I gotta tell ya, 2021 started out an utter shitfest. I spent the first month writing a book that was supposed to be released with an author I was really excited to work with. It didn't get published. About that same time, I was constantly blacking out and fainting, and shivering while sitting directly in front of a space heater, wrapped in a robe and blankets. Migraines were constant and I'm pretty sure my stomach was trying to eat itself. It still does that sometimes. Stress, man.

My doctor thinks I may have had a few minor strokes, but she wasn't sure because I didn't go to the emergency room during those episodes. I can't afford the emergency room. I can barely afford a regular doctor visit. My insurance is garbage.

After much poking and prodding, the only thing discovered was that I pretty much have NO iron in my blood. Anemic to the extreme, which explained my constant freezing, dizziness, fainting, black-outs, and memory loss (Ever forget your own name? Forget where you're going before you even get out of the driveway, then a few more times on your way to your destination? That was me.) I was sent to sleep doctors and to get MRIs and CT scans. Then I ran out of money for all that so decided I'll just take the iron and other stuff I was prescribed, and forget about sleeping. Hell, I haven't slept well in a few decades anyway.

So... rough start, then came the depression and one personal catastrophe after another. I had some of the scariest, most heart-wrenching moments of my life this year, and I didn't stand a chance against the darkness doing its best to drown me. I've battled depression pretty much my whole life, even as a kid. It's always there, lurking, and when it decides to really come out and play, it's a real bitch. This was my worst year in quite some time, and from the end of January until about August, I couldn't write much at all. The more I tried, the more I ended up staring at a screen. There were times I thought that was it. I lost it. There would be nothing else from me because I sucked.

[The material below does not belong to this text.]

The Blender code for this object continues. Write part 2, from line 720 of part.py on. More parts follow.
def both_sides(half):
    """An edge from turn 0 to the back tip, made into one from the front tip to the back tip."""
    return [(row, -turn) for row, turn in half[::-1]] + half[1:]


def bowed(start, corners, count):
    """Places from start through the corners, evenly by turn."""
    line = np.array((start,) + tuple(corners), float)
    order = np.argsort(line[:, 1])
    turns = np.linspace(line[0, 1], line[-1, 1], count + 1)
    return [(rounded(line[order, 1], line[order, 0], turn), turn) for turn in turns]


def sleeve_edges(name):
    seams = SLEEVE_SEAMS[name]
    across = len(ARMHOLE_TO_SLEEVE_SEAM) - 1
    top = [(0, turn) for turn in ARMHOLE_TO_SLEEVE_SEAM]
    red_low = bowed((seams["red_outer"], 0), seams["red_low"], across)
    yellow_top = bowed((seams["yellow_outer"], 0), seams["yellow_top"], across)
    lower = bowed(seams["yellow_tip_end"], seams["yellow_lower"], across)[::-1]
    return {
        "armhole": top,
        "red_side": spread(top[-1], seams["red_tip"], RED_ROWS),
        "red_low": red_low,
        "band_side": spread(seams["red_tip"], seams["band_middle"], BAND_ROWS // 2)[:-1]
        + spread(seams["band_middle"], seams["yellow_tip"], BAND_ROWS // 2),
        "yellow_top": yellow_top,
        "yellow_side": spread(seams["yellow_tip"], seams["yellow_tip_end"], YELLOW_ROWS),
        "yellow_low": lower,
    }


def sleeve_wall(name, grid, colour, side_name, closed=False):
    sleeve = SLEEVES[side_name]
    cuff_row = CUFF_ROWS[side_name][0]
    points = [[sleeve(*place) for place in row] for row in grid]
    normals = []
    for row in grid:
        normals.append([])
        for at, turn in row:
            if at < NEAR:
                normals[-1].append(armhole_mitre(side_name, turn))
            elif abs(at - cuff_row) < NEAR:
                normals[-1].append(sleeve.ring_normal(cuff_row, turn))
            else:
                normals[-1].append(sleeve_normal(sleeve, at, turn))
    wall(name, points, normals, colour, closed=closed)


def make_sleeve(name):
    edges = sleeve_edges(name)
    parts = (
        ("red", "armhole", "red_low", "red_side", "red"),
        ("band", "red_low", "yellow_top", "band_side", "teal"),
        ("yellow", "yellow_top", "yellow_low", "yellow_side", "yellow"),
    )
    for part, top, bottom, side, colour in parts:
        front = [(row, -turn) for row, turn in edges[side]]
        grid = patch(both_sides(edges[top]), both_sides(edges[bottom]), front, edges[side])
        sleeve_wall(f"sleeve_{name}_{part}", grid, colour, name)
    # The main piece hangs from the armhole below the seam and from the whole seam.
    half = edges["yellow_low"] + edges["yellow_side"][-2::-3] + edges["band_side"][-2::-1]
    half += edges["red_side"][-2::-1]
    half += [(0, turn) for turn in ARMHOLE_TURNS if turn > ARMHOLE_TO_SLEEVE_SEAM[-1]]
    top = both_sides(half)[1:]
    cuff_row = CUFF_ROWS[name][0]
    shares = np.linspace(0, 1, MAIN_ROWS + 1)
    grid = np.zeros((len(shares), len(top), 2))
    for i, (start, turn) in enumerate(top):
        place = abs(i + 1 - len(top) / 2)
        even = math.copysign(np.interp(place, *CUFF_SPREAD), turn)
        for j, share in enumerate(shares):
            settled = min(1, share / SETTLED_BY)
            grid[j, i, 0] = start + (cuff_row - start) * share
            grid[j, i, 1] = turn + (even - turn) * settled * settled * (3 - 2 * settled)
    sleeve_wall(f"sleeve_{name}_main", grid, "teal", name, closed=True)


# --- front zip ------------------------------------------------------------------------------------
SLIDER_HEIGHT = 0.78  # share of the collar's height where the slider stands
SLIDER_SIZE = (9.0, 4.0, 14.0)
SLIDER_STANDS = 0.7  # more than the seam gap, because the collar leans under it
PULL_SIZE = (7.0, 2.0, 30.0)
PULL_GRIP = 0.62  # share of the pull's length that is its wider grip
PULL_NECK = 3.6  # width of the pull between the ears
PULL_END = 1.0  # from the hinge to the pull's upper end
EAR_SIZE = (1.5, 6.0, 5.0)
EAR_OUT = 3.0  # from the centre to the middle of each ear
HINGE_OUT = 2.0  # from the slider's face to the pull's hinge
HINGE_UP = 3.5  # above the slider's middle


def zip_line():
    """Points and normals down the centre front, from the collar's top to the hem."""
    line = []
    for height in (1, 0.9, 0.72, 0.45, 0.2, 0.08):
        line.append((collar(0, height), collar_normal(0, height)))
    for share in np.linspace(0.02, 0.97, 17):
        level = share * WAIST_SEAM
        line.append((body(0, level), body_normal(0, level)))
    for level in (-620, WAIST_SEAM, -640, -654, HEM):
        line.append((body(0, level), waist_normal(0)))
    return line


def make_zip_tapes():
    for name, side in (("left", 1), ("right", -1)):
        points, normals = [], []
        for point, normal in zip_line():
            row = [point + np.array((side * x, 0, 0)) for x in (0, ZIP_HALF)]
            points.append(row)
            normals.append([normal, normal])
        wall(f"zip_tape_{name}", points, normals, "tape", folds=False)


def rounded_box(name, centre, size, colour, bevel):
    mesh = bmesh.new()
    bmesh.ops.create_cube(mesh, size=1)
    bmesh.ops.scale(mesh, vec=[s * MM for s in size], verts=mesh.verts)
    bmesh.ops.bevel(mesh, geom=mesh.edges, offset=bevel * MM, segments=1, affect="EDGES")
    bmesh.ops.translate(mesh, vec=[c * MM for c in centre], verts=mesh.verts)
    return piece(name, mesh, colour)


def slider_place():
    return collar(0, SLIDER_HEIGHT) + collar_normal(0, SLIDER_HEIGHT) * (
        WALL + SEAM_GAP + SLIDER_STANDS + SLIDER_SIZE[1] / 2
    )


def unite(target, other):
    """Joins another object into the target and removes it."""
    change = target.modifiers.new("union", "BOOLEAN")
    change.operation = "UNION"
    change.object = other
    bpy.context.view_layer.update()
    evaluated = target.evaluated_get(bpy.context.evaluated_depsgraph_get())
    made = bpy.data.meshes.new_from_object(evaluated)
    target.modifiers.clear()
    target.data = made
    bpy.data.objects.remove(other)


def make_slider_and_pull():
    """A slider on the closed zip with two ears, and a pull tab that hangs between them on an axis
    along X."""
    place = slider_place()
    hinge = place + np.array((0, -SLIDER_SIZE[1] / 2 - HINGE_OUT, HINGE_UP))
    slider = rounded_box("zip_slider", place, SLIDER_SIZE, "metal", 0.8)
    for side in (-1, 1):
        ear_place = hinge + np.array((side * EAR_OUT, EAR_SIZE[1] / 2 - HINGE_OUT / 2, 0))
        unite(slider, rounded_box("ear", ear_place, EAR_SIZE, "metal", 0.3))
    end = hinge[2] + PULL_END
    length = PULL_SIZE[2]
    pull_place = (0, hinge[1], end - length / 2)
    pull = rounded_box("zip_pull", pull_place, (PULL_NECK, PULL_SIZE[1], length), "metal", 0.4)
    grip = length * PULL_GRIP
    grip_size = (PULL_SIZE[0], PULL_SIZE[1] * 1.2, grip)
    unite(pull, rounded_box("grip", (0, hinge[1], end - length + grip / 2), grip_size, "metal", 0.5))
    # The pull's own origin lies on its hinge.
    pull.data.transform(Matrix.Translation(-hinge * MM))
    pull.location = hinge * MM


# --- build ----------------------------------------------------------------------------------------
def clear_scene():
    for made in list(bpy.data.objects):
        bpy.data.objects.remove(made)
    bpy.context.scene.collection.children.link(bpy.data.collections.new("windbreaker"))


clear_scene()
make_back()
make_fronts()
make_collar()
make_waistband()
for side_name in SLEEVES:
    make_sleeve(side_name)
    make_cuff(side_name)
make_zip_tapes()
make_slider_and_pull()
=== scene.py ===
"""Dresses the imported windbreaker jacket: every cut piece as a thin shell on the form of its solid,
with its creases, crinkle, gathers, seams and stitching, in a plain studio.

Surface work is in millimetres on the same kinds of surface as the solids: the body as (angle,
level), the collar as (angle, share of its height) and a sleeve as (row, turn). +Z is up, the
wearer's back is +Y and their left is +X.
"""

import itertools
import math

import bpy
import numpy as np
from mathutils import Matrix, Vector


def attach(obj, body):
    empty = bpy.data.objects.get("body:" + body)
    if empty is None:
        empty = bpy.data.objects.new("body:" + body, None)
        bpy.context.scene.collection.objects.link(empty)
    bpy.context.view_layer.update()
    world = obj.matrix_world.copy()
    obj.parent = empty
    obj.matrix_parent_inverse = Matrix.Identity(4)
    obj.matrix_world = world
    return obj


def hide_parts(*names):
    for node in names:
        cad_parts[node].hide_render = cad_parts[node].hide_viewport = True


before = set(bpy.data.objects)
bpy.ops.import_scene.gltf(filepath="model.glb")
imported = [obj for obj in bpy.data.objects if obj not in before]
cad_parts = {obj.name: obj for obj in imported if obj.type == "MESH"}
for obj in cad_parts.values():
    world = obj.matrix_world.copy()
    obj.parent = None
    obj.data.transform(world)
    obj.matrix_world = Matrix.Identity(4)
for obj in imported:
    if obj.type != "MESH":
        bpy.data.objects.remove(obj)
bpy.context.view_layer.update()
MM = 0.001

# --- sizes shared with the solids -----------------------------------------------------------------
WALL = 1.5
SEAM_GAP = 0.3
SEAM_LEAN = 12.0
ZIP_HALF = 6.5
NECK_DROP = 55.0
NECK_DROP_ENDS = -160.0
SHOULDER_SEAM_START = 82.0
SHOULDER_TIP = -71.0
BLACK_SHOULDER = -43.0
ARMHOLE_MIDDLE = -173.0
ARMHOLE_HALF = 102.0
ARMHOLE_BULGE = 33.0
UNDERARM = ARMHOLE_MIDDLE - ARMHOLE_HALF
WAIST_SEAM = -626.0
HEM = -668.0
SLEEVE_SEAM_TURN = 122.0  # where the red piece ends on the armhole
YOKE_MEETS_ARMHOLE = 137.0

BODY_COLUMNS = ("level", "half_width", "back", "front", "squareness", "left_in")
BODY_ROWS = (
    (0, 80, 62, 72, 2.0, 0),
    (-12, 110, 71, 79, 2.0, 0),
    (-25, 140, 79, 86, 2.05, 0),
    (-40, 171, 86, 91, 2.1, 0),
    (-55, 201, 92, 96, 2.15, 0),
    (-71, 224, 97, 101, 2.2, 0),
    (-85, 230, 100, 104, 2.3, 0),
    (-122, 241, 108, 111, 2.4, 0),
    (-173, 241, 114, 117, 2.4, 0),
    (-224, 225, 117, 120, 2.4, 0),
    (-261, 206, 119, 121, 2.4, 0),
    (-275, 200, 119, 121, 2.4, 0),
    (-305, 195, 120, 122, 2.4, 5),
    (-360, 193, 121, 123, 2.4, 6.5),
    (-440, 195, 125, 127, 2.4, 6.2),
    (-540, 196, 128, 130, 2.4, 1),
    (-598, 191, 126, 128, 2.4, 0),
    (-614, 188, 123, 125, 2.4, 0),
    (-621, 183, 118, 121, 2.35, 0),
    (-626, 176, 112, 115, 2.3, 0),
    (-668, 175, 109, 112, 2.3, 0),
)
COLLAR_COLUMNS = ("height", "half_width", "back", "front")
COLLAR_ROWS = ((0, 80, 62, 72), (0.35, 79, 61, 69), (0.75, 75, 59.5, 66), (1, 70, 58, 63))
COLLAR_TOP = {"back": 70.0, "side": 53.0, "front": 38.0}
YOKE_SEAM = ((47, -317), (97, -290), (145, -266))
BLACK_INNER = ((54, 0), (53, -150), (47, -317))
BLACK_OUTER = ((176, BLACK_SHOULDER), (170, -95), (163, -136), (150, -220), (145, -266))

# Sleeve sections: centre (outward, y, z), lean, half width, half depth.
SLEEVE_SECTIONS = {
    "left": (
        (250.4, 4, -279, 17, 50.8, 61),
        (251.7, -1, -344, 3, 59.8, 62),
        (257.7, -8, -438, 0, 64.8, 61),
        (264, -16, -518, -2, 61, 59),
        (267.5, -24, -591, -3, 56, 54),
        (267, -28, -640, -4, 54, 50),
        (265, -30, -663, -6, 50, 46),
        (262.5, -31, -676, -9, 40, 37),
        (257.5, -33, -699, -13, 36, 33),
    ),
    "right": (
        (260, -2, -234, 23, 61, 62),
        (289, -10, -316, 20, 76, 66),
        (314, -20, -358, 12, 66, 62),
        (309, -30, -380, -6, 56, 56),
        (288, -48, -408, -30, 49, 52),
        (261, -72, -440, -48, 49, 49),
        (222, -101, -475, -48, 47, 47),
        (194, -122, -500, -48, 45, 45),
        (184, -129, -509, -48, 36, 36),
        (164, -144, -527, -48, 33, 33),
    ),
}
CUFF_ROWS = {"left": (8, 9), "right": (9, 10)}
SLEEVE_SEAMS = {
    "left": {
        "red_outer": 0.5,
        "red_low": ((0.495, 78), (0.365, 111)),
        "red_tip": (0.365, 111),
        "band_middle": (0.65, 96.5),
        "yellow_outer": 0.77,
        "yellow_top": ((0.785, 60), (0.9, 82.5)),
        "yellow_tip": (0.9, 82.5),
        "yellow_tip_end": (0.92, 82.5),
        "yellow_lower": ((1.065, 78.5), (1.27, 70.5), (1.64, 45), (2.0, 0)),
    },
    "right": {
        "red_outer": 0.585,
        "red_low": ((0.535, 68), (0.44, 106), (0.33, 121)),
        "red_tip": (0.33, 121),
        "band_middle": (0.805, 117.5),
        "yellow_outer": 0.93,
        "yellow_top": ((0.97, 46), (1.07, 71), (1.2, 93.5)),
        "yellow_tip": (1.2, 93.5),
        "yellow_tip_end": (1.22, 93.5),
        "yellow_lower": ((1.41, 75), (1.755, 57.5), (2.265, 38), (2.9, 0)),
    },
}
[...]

Then my lovely readers started sending me messages, asking for the next book. In all the years I have been writing, I've never had so many readers so hungry for the next book.


So I set a preorder date, opened up Peace, Love, and Fangs every day... and wrote the damn book. For my readers who brought me back.

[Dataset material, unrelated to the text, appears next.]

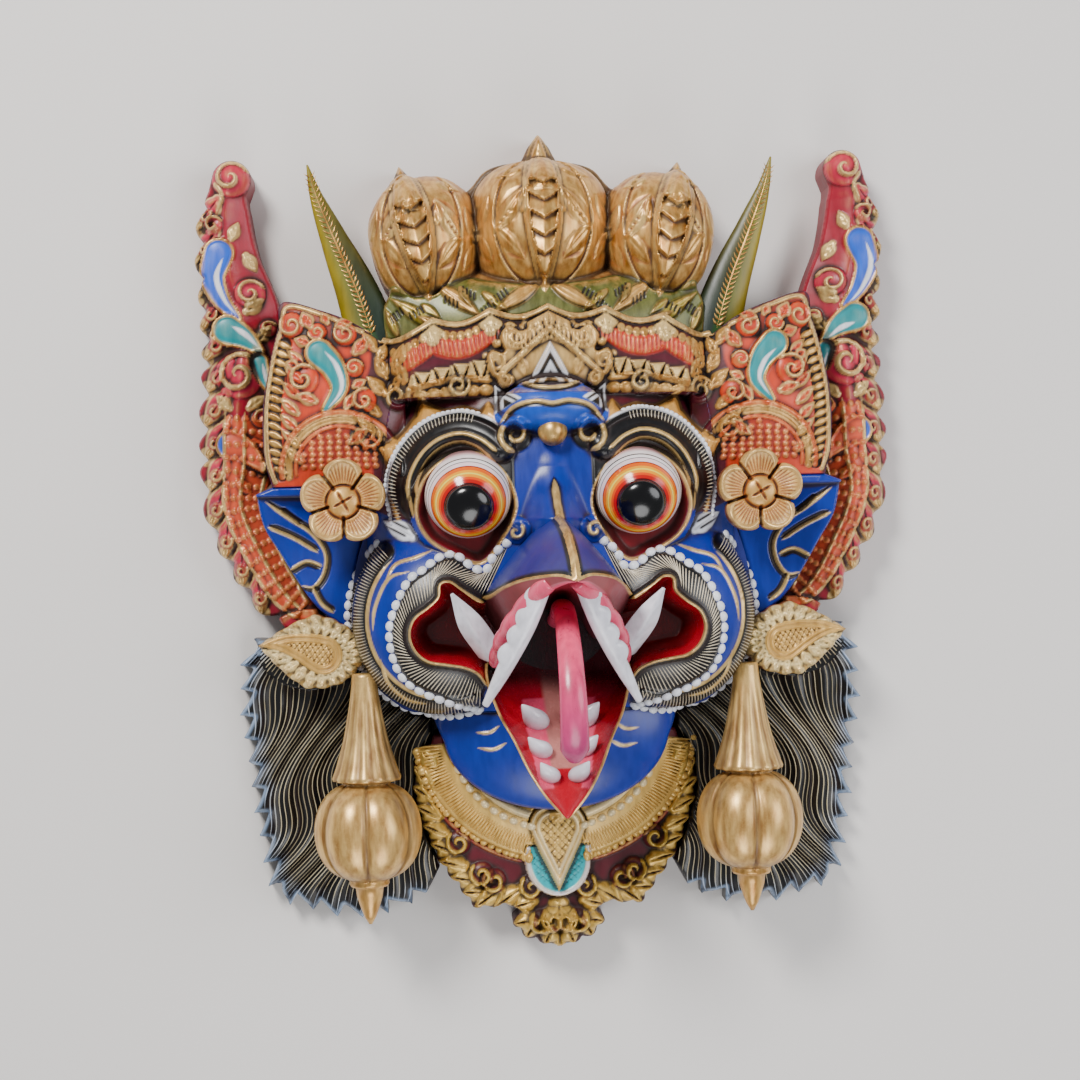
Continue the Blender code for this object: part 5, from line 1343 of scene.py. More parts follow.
def line_tree():
    """Rounded solid lines along paths, which thin towards both ends."""
    tree, given, result = tree_inputs("raised lines", (("Radius", 0.0005), ("Taper", 0.2)))
    curve = chained(tree, given["Geometry"], "GeometryNodeMeshToCurve")
    share = new_node(tree, "GeometryNodeSplineParameter").outputs["Factor"]
    nearest = maths(tree, "MINIMUM", share, maths(tree, "SUBTRACT", 1.0, share))
    thin = maths(tree, "POWER", maths(tree, "DIVIDE", nearest, given["Taper"], clamp=True), 0.6)
    width = maths(tree, "MULTIPLY", given["Radius"], own_value(tree, "size"))
    ring = new_node(tree, "GeometryNodeCurvePrimitiveCircle")
    ring.inputs["Resolution"].default_value = 5
    ring.inputs["Radius"].default_value = 1.0
    tube = chained(tree, curve.outputs[0], "GeometryNodeCurveToMesh")
    tree.links.new(ring.outputs["Curve"], tube.inputs["Profile Curve"])
    tree.links.new(maths(tree, "MULTIPLY", width, maths(tree, "MAXIMUM", thin, 0.12)), tube.inputs["Scale"])
    tube.inputs["Fill Caps"].default_value = True
    ended(tree, tube.outputs[0], given, result)
    return tree


def row_tree():
    """A row of rounded bosses along paths, each one long, wide and tall as asked."""
    sizes = (("Spacing", 0.005), ("Long", 0.003), ("Wide", 0.002), ("Tall", 0.001))
    tree, given, result = tree_inputs("row of bosses", sizes)
    curve = chained(tree, given["Geometry"], "GeometryNodeMeshToCurve")
    even = chained(tree, curve.outputs[0], "GeometryNodeResampleCurve", mode="LENGTH")
    tree.links.new(given["Spacing"], even.inputs["Length"])
    tangent = new_node(tree, "GeometryNodeInputTangent").outputs[0]
    ahead = new_node(tree, "FunctionNodeAlignRotationToVector", axis="X")
    tree.links.new(tangent, ahead.inputs["Vector"])
    upright = new_node(tree, "FunctionNodeAlignRotationToVector", axis="Z", pivot_axis="X")
    tree.links.new(ahead.outputs[0], upright.inputs["Rotation"])
    tree.links.new(own_value(tree, "up", "FLOAT_VECTOR"), upright.inputs["Vector"])
    boss = new_node(tree, "GeometryNodeMeshUVSphere")
    for label, value in (("Segments", 10), ("Rings", 6), ("Radius", 1.0)):
        boss.inputs[label].default_value = value
    size = new_node(tree, "ShaderNodeCombineXYZ")
    for label, socket in zip(("Long", "Wide", "Tall"), size.inputs):
        tree.links.new(maths(tree, "MULTIPLY", given[label], own_value(tree, "size")), socket)
    placed = chained(tree, even.outputs[0], "GeometryNodeInstanceOnPoints")
    tree.links.new(boss.outputs[0], placed.inputs["Instance"])
    tree.links.new(upright.outputs[0], placed.inputs["Rotation"])
    tree.links.new(size.outputs[0], placed.inputs["Scale"])
    ended(tree, placed.outputs[0], given, result)
    return tree


def grown_on(name, tree, paths, finish, paint, gilt=0.0, size=1.0, up=None, **sizes):
    """Runs a tree over paths in millimetres, each an array of points, and returns a plain mesh object."""
    points = np.vstack(paths)
    ends = set(np.cumsum([len(path) for path in paths]) - 1)
    mesh = bpy.data.meshes.new(name)
    mesh.from_pydata((points * MM).tolist(), [(k, k + 1) for k in range(len(points)) if k not in ends], [])
    paint = np.vstack(paint) if isinstance(paint, list) else paint
    size = np.concatenate(size) if isinstance(size, list) else size
    write_layers(mesh, paint, gilt=gilt, wash=0.0, crest=0.5, size=size)
    direction = np.broadcast_to((0.0, 0.0, 1.0) if up is None else np.vstack(up), (len(points), 3))
    values = mesh.attributes.new("up", "FLOAT_VECTOR", "POINT").data
    values.foreach_set("vector", np.ascontiguousarray(direction, np.float32).ravel())
    made = bpy.data.objects.new(name, mesh)
    bpy.context.scene.collection.objects.link(made)
    modifier = made.modifiers.new(tree.name, "NODES")
    modifier.node_group = tree
    known = {item.name: item.identifier for item in tree.interface.items_tree if item.in_out == "INPUT"}
    modifier[known["Finish"]] = finish
    for label, value in sizes.items():
        modifier[known[label]] = value if label == "Taper" else value * MM
    evaluated = made.evaluated_get(bpy.context.evaluated_depsgraph_get())
    grown = bpy.data.meshes.new_from_object(evaluated)
    made.modifiers.remove(modifier)
    made.data = grown
    grown.polygons.foreach_set("use_smooth", np.ones(len(grown.polygons), bool))
    return made


def on_front(panel, path, lift=0.0):
    """A path laid on a carved front."""
    path = np.array(path, float)
    return np.column_stack([path, panel.sample(path) + lift])


def ribs(panel, first, last, count, lift=0.1, steps=6):
    """Paths across a band, from one of its edges to the other."""
    shares = np.linspace(0.004, 0.996, count)
    a, b = along(first, shares), along(last, shares)
    return [on_front(panel, p + (q - p) * np.linspace(0, 1, steps)[:, None], lift) for p, q in zip(a, b)]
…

Then I wrote the next book... in 29 days. Over 100,000 words from start to finish in 29 freaking days.

I beat the depression battle again. It'll come back. It always does, but I know now that no matter what, I can write 3000 words a day, and if I can write 3000 words a day, I can keep releasing books, and I will finally achieve my dream of writing fulltime for a living.


The year started out rough, but I have gained a lot of wonderful readers, and that co-writing opportunity I'd been so excited about the end of last year... Well, it falling through was a blessing. It wasn't for me. The Lord showed up in my darkest moment, and despite all the low points, there was a lot of good this year too.


I have my most successful series going stronger than ever.

I've had my two best new release days of all time.

I got the rights back on my contemporary romance novellas and will be relaunching them under the "Shylyn Ray" pen name in a few months (I've already lengthened one and it is SO MUCH BETTER!)

After years of struggling to get reviews and being so envious of authors who had 100 or more... I now have over 100 reviews on both Life Sucks After You Die and Vampire Girl Problems, and Suck It Sister is almost there.

I have more newsletter subscribers than ever.

I finally learned how to do Facebook and AMS ads and they are paying off.

I've had more preorders than ever (my preorders used to be so depressing).

I'm still not making enough in royalties to leave my day job and write fulltime, but I made enough to pay for car repairs and to replace two major appliances that went belly up. I even managed a weekend getaway. And I'm closer to my dream than I've ever been.